In most church services today, the time where people are called to corporately sing is called “worship.” This might be because traditionally most of the songs reflected on God and His character and therefore they were accomplishing the mandates of worship – that is acknowledging and honoring who God is. However, it seems less and less true that this is the intent of many songs. More and more, the melodies and harmonies resound with personal pronouns as we sing about who we are in relation to God and the warm fuzzy feelings we may experience as we think about our relationship to Him. Now humbly acknowledging who we are as sinful beings is a right response to God’s revelation, however, the focus of our singing should be on honoring Him as Creator and Redeemer. It’s a distinction that is difficult to describe, but it would be as if a lover wrote a letter to the beloved and never said one word about the recipient. Instead, the writer focused solely on the good things that happened in his life as a result of the courtship. Most people might accept this type of letter once, but if the relationship only existed as a response to how the beloved made the other feel, apart from who the beloved is, most would accept that there wasn’t much substance to that relationship.

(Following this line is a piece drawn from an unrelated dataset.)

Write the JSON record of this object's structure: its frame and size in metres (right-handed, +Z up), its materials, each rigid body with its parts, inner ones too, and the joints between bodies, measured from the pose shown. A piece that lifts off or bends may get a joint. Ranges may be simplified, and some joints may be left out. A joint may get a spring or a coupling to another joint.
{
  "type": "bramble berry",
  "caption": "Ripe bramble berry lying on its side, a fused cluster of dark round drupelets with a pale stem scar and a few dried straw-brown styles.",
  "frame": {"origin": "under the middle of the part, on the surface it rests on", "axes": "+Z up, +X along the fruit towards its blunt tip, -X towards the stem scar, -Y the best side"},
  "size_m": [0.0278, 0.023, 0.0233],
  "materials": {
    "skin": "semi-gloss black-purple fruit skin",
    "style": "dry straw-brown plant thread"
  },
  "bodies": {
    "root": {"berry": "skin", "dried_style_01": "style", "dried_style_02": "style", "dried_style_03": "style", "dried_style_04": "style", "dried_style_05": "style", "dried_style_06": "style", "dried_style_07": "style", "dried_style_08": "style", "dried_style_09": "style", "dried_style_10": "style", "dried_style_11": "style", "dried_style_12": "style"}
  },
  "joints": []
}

For example, a currently popular worship song, in the midst of acknowledging Jesus as the center of our lives, contains these lyrics “We wrap our lives around your life.” While the sentiment is understandable, it doesn’t seem Scriptural. After all, God’s Word frequently is talking about how we should be in Christ, not that we should be taking our lives and overlaying them on Christ’s. “In him we live and move and have our being” (Acts 17:28) which means our lives aren’t merely cocooning His, but our very existence is found by placing our lives within His. Again, its a distinction that may be difficult to see, and may, quite frankly, seem like I’m being overly nit-picky. However, when our worship music is not rightly reflecting God, then it just becomes lovely melodies, and not a pronouncement or acknowledgment of who Christ is. In other words, it ceases to be worship.

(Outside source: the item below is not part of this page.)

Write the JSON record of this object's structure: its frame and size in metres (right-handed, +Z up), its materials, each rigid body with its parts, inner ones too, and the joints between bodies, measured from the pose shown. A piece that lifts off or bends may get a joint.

When I was younger, people would talk about “Jesus as my boyfriend” songs – songs that seemed to minimize Jesus by describing Him in terms that would characterize a good suitor. The songs were derided because they didn’t accurately reveal the elevated state of Christ. May we not be accused of something similar by using worship to talk about our lives. May all of our worship always be focused on Him.
(A note – I started this post weeks ago. However, as I wrote it, I realized that it was too much for one post and I was stymied on how to edit it so as to make it so. Because of this writer’s block, I took a break from blogging and like any practice, the longer you go without doing it, the harder it is to get back in the swing of things. My apologies for the break. Hopefully, the post proves worth it.)